Currently writing some copy for one of our clients and just got to the Engine Specs.

It's Italian.

It has 540hp

it's Red. Ferarri Red in fact.

It has over 2,300NM of torque. 

It has a fully electronic gearbox - with 16 gears. :roll:

It's an Iveco Stralis... :lol:


----------



## jonno (May 7, 2002)

Kell
Still none the wiser - they need some new marketing ppl. :roll: :wink: 
What is it again?


----------



## jampott (Sep 6, 2003)

jonno said:


> Kell
> Still none the wiser - they need some new marketing ppl. :roll: :wink:
> What is it again?


an Iveco Stralis


----------



## Kell (May 28, 2002)

That's not the copy by the way. That was just me teasing you. [smiley=smoking.gif]


----------



## phil (May 7, 2002)

I bet it still takes 10 minutes to overtake another lorry. In rush hour.


----------



## KevinST (May 6, 2002)




----------



## Kell (May 28, 2002)

It's good-looking - in a truck kind of way.


----------



## jam (May 8, 2002)

Kell said:


> It's good-looking - in a truck kind of way.


If I had to have a truck, then I reckon that would be the one for me


----------



## jampott (Sep 6, 2003)

jam said:


> Kell said:
> 
> 
> > It's good-looking - in a truck kind of way.
> ...


Really? I've always hankered after a nice american "Convoy" rig with enormous shiny exhausts... (Mack?)


----------



## Kell (May 28, 2002)

jampott said:


> jam said:
> 
> 
> > Kell said:
> ...


Funnily enough - in the next issue of 'Trucking' (I was given it because it had an unbiased review of the Iveco) they're doing a direct comparison between a UK truck and the same rig, but the American version.



> Many British truckers dream about driving an Americna rig, but twaht's the reality? We compare the Volvo VH Globetrttoer we all know and love with its American cousin: the bonneted VN.

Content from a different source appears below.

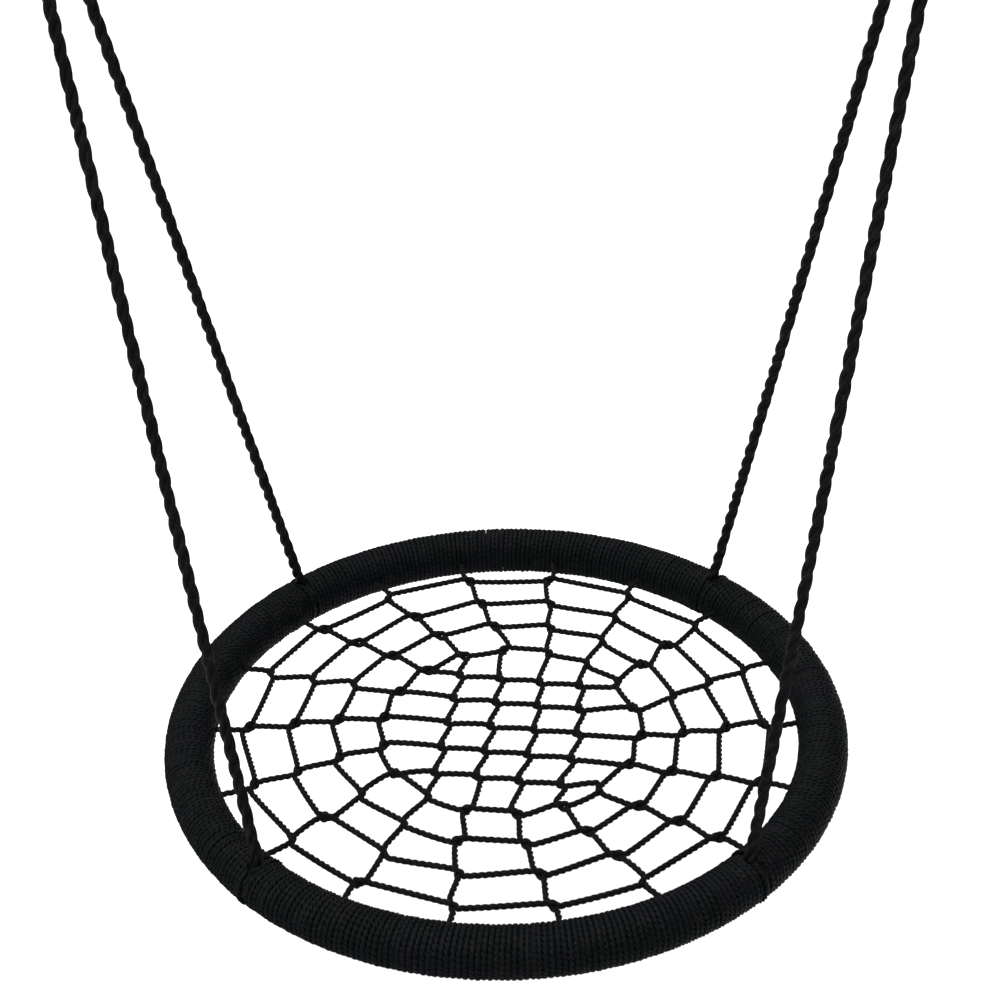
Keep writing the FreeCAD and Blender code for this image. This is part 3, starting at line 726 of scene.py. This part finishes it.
def rope_eye(tag, side, end):
    """The rope's bight round its thimble, closed into the splice."""
    centre, down, width = eye_frame(tag, side, end)
    leg = HANGING_ROPE + LEG_GAP
    reach = math.hypot(EYE_DEPTH, leg)
    rise = math.asin(EYE_BEND / reach) - math.atan2(leg, EYE_DEPTH)
    arc = np.linspace(-rise, math.pi + rise, 60)
    bend = [(EYE_BEND * math.cos(angle), EYE_BEND * math.sin(angle)) for angle in arc]
    legs_end = -EYE_DEPTH - 0.02
    flat_path = [(leg * 0.85, legs_end), (leg, -EYE_DEPTH)] + bend \
        + [(-leg, -EYE_DEPTH), (-leg * 0.85, legs_end)]
    path = evenly(np.array([centre + x * width - z * down for x, z in flat_path]), 0.002)
    tube = laid_rope(path, HANGING_ROPE * EYE_FULLNESS, ROPE_LAY, hint=np.cross(width, down),
                     **HANGING_STRANDS)
    piece = skin(f"eye_bight_{tag}", [tube])
    return finish_piece(piece, HANGING_FINISH, "black_hanging_rope", "seat", f"rope_eye_{tag}")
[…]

The American trucks do look 'cooler' though - you're right.


----------



## jampott (Sep 6, 2003)

> Globetrttoer


Must be some strange Swedish expression, Kell. Can you translate for me?


----------



## Kell (May 28, 2002)

Npoe I smiply cnaont do taht. I gesus it was jsut a cmoomn or gredan tpyo.


----------



## jampott (Sep 6, 2003)

Kell said:


> Npoe I smiply cnaont do taht. I gesus it was jsut a cmoomn or gredan tpyo.


Ladies and Gentlemen, Kell is the Editor of AbsoluTTe 

[smiley=end.gif]


----------



## Kell (May 28, 2002)

Just FYI - absoluTTe is cap TT and lower case a.


----------



## Rhod_TT (May 7, 2002)

Quite fancy a renault Magnum myself.


----------